The Company’s total assets at December 31, 2021 were $1.250 billion, an increase of $63 million from December 31, 2020. The increase in assets was related to a $65 million increase in securities. The growth in securities was linked to investing the heightened deposit balances received during 2021. At December 31, 2021, total deposits had increased $66 million from year end, primarily as a result of customers receiving stimulus payments.
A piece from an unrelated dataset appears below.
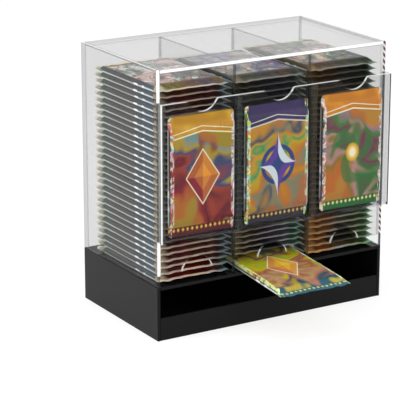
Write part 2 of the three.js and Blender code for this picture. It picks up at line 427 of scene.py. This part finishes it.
def seal_rise(form, across, end, from_side, seed):
    """How far the seal's ripples, waves and bow lift it off the pack's middle plane."""
    ripple = math.cos(math.tau * (from_side - ripple_inset) / ripple_length)
    ripple *= math.exp(-from_side / ripple_length)
    wave = noise.noise(Vector((across * 1.6, 7 * end, seed + 5)))
    return form.ripples[end] * ripple + seal_wave * wave + seal_bow * (0.5 - across * across)


def pack_point(form, across, along, squares, seed):
    """Where a point of the flat wrapper, given by shares of -1 to 1, goes on a filled pack's upper shell.
    The rows crowd towards the seals, and every other point of the cut edge is the root of a tooth."""
    end = math.copysign(1, along)
    x = across * form.width / 2
    y = end * (1 - (1 - abs(along)) ** end_crowding) * form.length / 2
    from_end = form.length / 2 - abs(y)
    from_side = form.width / 2 - abs(x)
    taper = middle_taper + (corner_taper - middle_taper) * abs(across) ** 4
    body = soft_step(from_end, seal_length, seal_length + taper)
    half = half_height(form, across, end, from_side, body, Vector((x, y, 0)), seed)
    rise = (1 - body) * seal_rise(form, across, end, from_side, seed)
    x *= 1 - body * form.waist * 2 / form.width
    if abs(along) > 0.999 and round((across + 1) * squares / 2) % 2:
        y -= end * tooth
    into_corner = corner_radius - from_side
    if into_corner > 0:
        rounding = corner_radius - math.sqrt(corner_radius**2 - into_corner**2)
        y -= end * rounding * max(1 - from_end / corner_radius / 2, 0)
    return x, y, rise, half


def add_pack(bm, form, place, grid, seed):
    """A filled pack: a flat grid shaped into the upper shell, its mirror image and the wall between them."""
    wrapper = bm.verts.layers.float_vector["wrapper"]
    upper = bmesh.ops.create_grid(bm, x_segments=grid[0], y_segments=grid[1], size=1)["verts"]
    faces = list({face for vert in upper for face in vert.link_faces})
    twin = bmesh.ops.duplicate(bm, geom=upper + faces)["geom"]
    lower = [item for item in twin if isinstance(item, bmesh.types.BMVert)]
    bmesh.ops.reverse_faces(bm, faces=[item for item in twin if isinstance(item, bmesh.types.BMFace)])
    open_edges = []
    for shell, side in ((upper, 1), (lower, -1)):
        for vert in shell:
            across = vert.co.x
            x, y, rise, half = pack_point(form, across, vert.co.y, grid[0], seed)
            vert.co = (x, y, rise + side * half)
            vert[wrapper] = (across * form.width / 2 / mm, y / mm, side)
        edges = {edge for vert in shell for edge in vert.link_edges}
        open_edges += [edge for edge in edges if edge.is_boundary]
    bmesh.ops.bridge_loops(bm, edges=open_edges)
    bmesh.ops.transform(bm, matrix=place, verts=upper + lower)


def pack_piece(name, form, places, grid, seed, finish, body, replaced=()):
    """One piece of one or more packs, each put at its place."""
    bm = bmesh.new()
    bm.verts.layers.float_vector.new("wrapper")
    for i, place in enumerate(places):
        add_pack(bm, form, place, grid, seed + i)
    for face in bm.faces:
        face.smooth = True
    piece = as_object(bm, name, finish)
    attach(piece, body)
    if replaced:
        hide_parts(*replaced)


# The foil and its prints

# The attribute "wrapper" says where a point is on the wrapper: u mm across and v mm along from its middle,
# and side, which goes from 1 on the upper shell to -1 on the lower one.

silver = ("f6f8f4", "a8d8dc", "f2f5d8", "d8c0b8", "f6f8f4")
wall_runs = {
    "left": ("6b5446", "3f525e", "3c4a54", "474848", "4a4a4a", "484949", "44504a", "3e4c44"),
    "middle": ("6c7464", "64706a", "5c6862", "58605c", "545a56", "505652", "4c5650", "465048"),
    "right": ("7a6838", "74643c", "6a5e38", "60583c", "585440", "525044", "4c5044", "46503c"),
}
# Colours of the painted highlight along the walls, from the front end to the back
highlight_run = ("c8b8a4", "e8f6fa", "e0ecf0", "c6c6c4", "c0c0bc", "c4c6c0", "d4ded0", "e4ecda")

# In mm: the rainbow's patches, the fringe's flecks, how far from the end the filled body starts and is full,
# the walls' two painted glints, the pitch of the crimp, and the crumpled and the dull patches
rainbow_patch = 16.0
fleck = 2.6
body_start, body_full = 9.0, 13.0
front_glint, back_glint = -27.4, -14.6
crimp_pitch = 1.15
crumple_patch = 7.0
dull_patch = 12.0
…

Ohio Valley Banc Corp. common stock is traded on the NASDAQ Global Market under the symbol OVBC. The Company owns The Ohio Valley Bank Company, with 16 offices in Ohio and West Virginia; Loan Central, Inc. with six consumer finance offices in Ohio; and Race Day Mortgage, Inc., an online consumer direct mortgage company. Learn more about Ohio Valley Banc Corp. at www.ovbc.com.

 

Caution Regarding Forward-Looking Information

Certain statements contained in this earnings release that are not statements of historical fact constitute forward-looking statements within the meaning of the Private Securities Litigation Reform Act of 1995. Words such as “believes,” “anticipates,” “expects,” “appears,” “intends,” “targeted” and similar expressions are intended to identify forward-looking statements but are not the exclusive means of identifying those statements. Forward-looking statements involve risks and uncertainties. Actual results may differ materially from those predicted by the forward-looking statements because of various factors and possible events, including: (i) impacts from the novel coronavirus (COVID-19) pandemic on our business, operations, customers and capital position; (ii) the impact of COVID-19 on local, national and global economic conditions; unexpected changes in interest rates or disruptions in the mortgage market related to COVID-19 or responses to the health crisis; (iii) changes in political, economic or other factors, such as inflation rates, recessionary or expansive trends, taxes, the effects of implementation of federal legislation with respect to taxes and government spending and the continuing economic uncertainty in various parts of the world; (iv) competitive pressures; (v) fluctuations in interest rates; (vi) the level of defaults and prepayment on loans made by the Company; (vii) unanticipated litigation, claims, or assessments; (viii) fluctuations in the cost of obtaining funds to make loans; (ix) regulatory changes; and (x) other factors that may be described in the Company’s Annual Reports on Form 10-K and Quarterly Reports on Form 10-Q as filed with the Securities and Exchange Commission from time to time. Forward-looking statements speak only as of the date on which they are made, and the Company undertakes no obligation to update any forward-looking statement to reflect events or circumstances after the date on which the statement is made to reflect unanticipated events.